Dans un renforcement des pouvoirs de la métropole des territoires y perdraient ?
Ca dépend comment ça se met en place. Ce qui est a l’ordre du jour c’est que l’énergie de la métropole soit mieux partagée. On ne peut pas continuer à avoir en Ile-de-France les logements sociaux à l’est et les emplois à l’ouest. Pour résoudre cette question la coopération peut suffire. En matière éducative, quand on a fait le programme régional d’investissement on a posé la question de la diffusion en banlieue des prépas et des classes post bacs. On peut résoudre cette question en coopération avec l’Etat et les différents territoires. Si on regarde dans le passé, on voit que le Val de Marne s’est battu pour Orly Val. Et bien ce n’est pas pour rien dans le projet de métro du Grand Paris. C’est par la coopération qu’on peut construire vraiment la métropole. Il y a deux visions qui s’opposent technocratique et démocratique.

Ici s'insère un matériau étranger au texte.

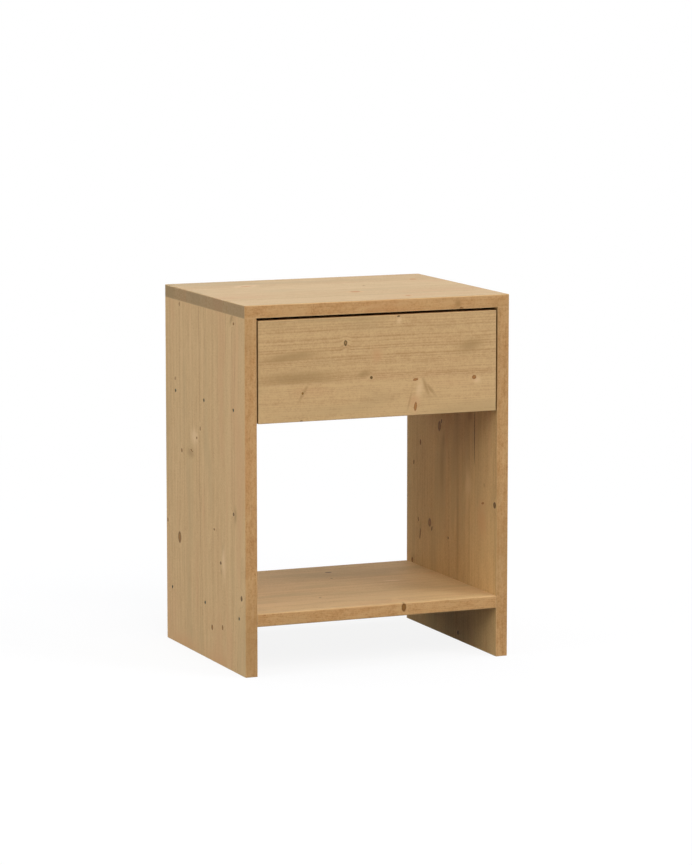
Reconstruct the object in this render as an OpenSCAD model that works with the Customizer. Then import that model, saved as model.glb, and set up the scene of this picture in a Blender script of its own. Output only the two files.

Enfin si la coupure augmentait entre la métropole et les territoires ruraux de la région on les marginaliserait davantage. Déjà aujourd’hui les jeunes de ces zones ont du mal à poursuivre des études postbac. Si la coupure s’aggrave ce sera plus difficile pour eux. Or on n’a pas intérêt a créer de nouvelles poches d’inégalités dans la région. D’une façon générale, on ne résoudra pas les problèmes sans que les citoyens s’y impliquent. C’est ce que me disent les jeunes.